The therapy tested in a Phase 1 clinical trial might drastically change the way the T cells work, potentially allowing the new CAR T cell product to work where other products have failed.

Early results from a Phase I clinical trial of AT101, a new CAR T cell therapy that uses a distinct binding mechanism to target CD19, show a 100% complete response rate at the higher dose levels studied in the trial, according to researchers from the Perelman School of Medicine and Penn Medicine’s Abramson Cancer Center. The findings are published in Molecular Cancer and presented at the 65th American Society of Hematology (ASH) Annual Meeting and Exposition.

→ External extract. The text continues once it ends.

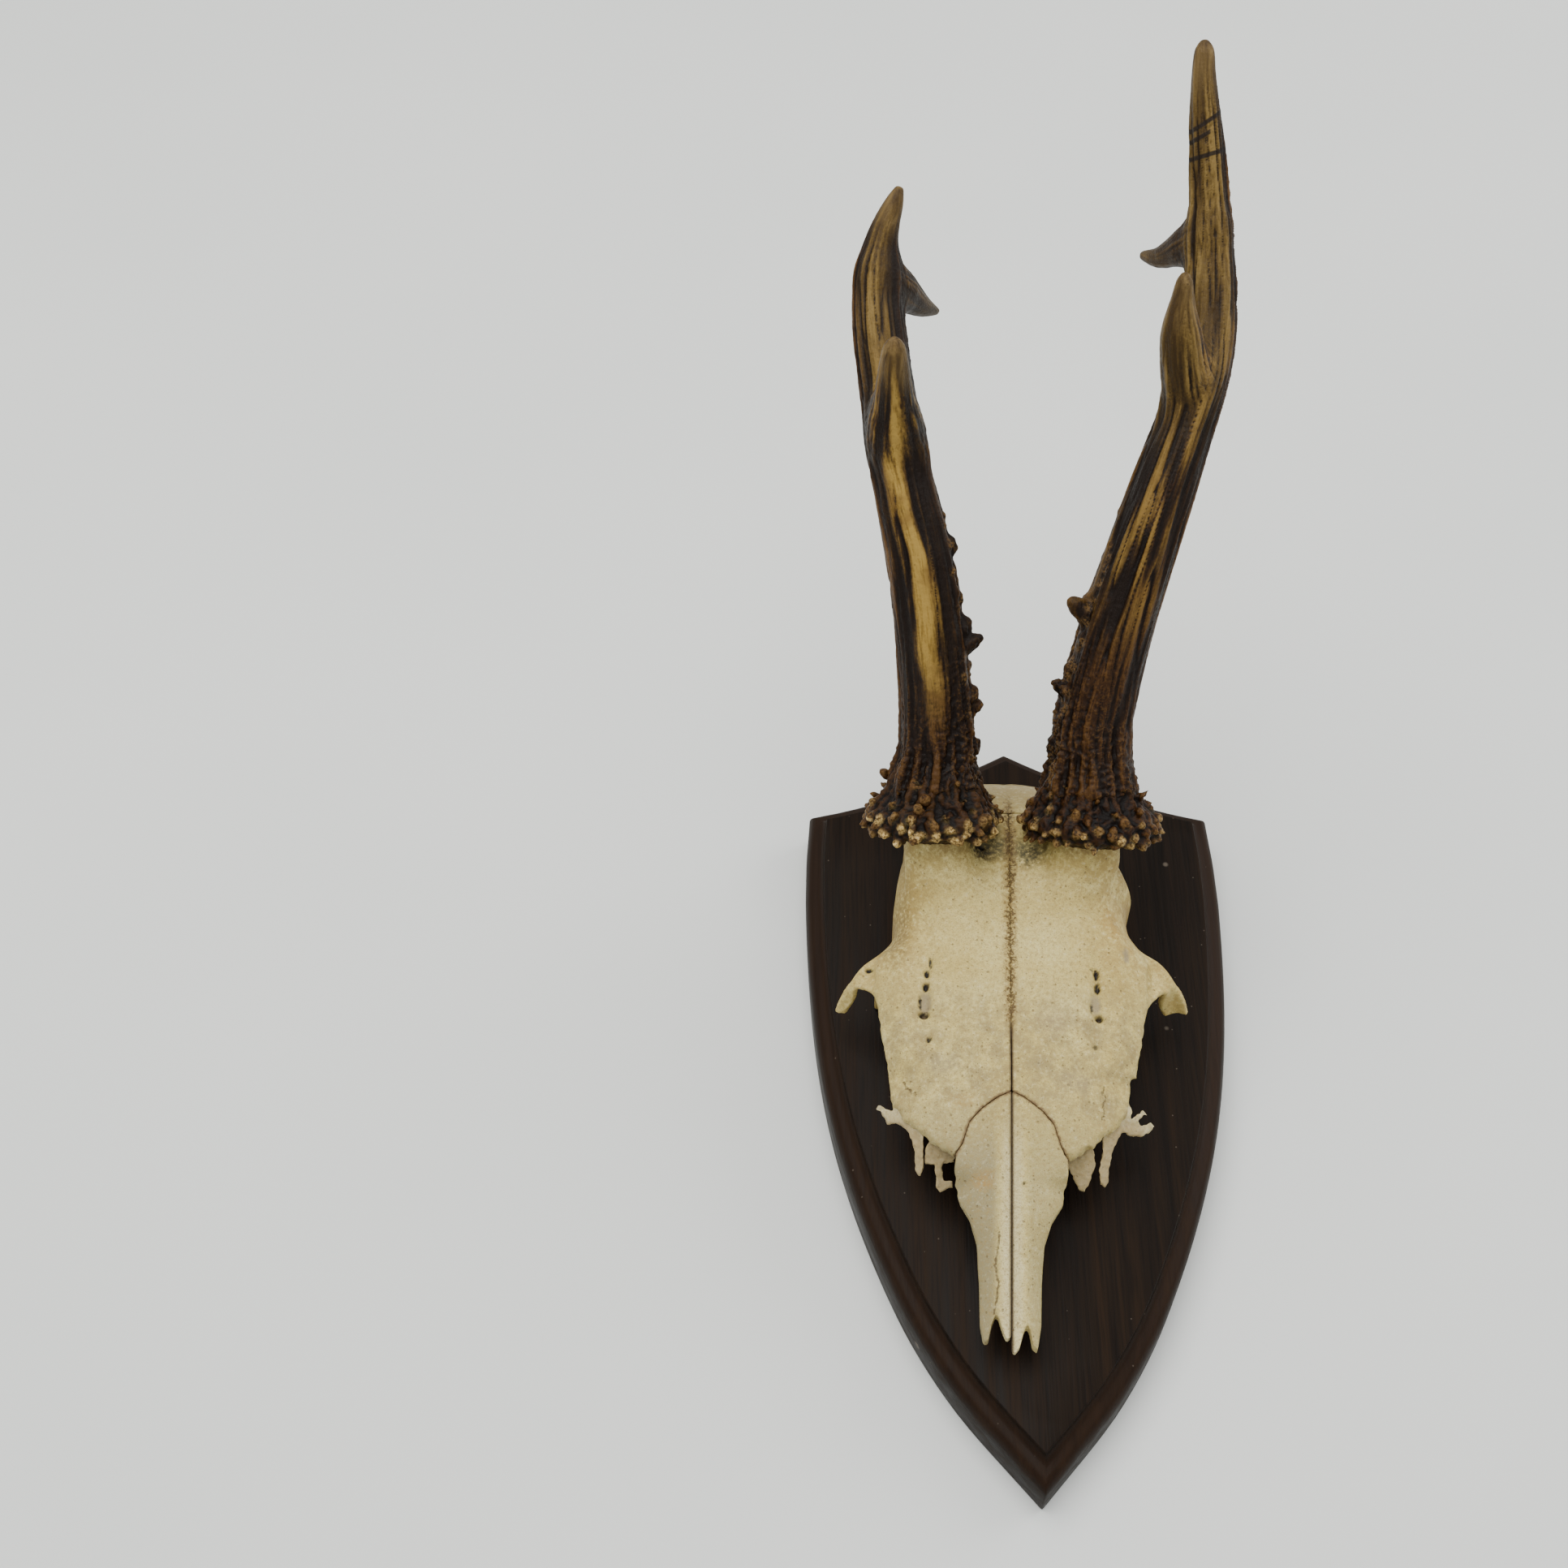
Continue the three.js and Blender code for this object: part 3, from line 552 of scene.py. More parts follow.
def relief_of_skull(x, y):
    """How far the real bone stands above the smooth roof, in millimetres, seen from above."""
    side = np.abs(x)
    raised = np.zeros_like(x)
    for line in VESSEL_GUTTERS:
        raised -= 0.5 * np.exp(-((distance_to_line(x, y, line) / 1.7) ** 2))
    for cx, cy, rx, ry, depth in VESSEL_HOLLOWS:
        raised -= depth * np.exp(-((((x - cx) / rx) ** 2 + ((y - cy) / ry) ** 2) ** 1.6))
    for cx, cy, rx, ry, depth in VESSEL_OPENINGS:
        raised -= depth * np.exp(-((((x - cx) / rx) ** 2 + ((y - cy) / ry) ** 2) ** 1.4))
    # The forehead swells faintly each side of its suture, dips by the temples, and has a low
    # crest over each eye socket.
    raised += 0.6 * np.exp(-(((side - 9) / 6) ** 2 + ((y - 48) / 14) ** 2))
    raised -= 0.7 * np.exp(-(((side - 14) / 6) ** 2 + ((y - 8) / 11) ** 2))
    raised += 0.6 * np.exp(-(((side - 26) / 2.2) ** 2)) * smooth_step(8, 16, y) * smooth_step(58, 42, y)
    raised -= 0.5 * np.exp(-(((side - 21.5) / 2.6) ** 2)) * smooth_step(30, 42, y) * smooth_step(66, 52, y)
    # The sutures lie in shallow valleys, and the nasals are each a little arched.
    raised -= 0.22 * np.exp(-((x / 1.0) ** 2))
    raised -= 0.5 * np.exp(-((x / 1.5) ** 2)) * smooth_step(2, -12, y)
    raised += 0.45 * np.exp(-(((side - 3.2) / 1.6) ** 2)) * smooth_step(-2, -16, y)
    raised -= 0.22 * np.exp(-((distance_to_line(side, y, nasal_arch) / 0.8) ** 2))
    for line in AGE_CRACKS:
        raised -= 0.2 * np.exp(-((distance_to_line(x, y, line) / 0.3) ** 2))
    return raised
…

Microscopic images of T cells.
Image: iStock/Love Employee

CAR T cell therapy has revolutionized treatment for many people with blood cancers who had run out of other treatment options. While some patients experience long-term responses to CAR T cell therapy, it doesn’t work–or the cancer eventually returns–for others. The CD19 CAR T cell therapies that are currently approved all target CD19 through the same epitope. To try and make CD19 CAR T cell therapy more effective for more patients, Marco Ruella, an assistant professor of hematology-oncology and scientific director of the Lymphoma Program, and his research team, along with the Korean company AbClon Inc, co-developed a CAR T product (AT101), using cells originating from the same patient, that targets CD19 through a different epitope, located closer to the cell membrane, via a novel antibody.

The Phase I first-in-human clinical trial was conducted in South Korea and enrolled 12 patients with relapsed or refractory B cell non-Hodgkin’s lymphoma (NHL).

“We’ve learned that the way you design your CAR really matters. Designing a different CAR might drastically change the way the T cells work, potentially allowing that CAR T cell product to work where other CAR T cell products have failed,” Ruella says. “We were not expecting such a drastic early difference in this study. The CART19 products that are already FDA-approved are very effective, and it’s not easy to do better. While there is not a randomized trial of this product yet, the initial results seem very promising, and we look forward to moving into the planned Phase II portion of the study.”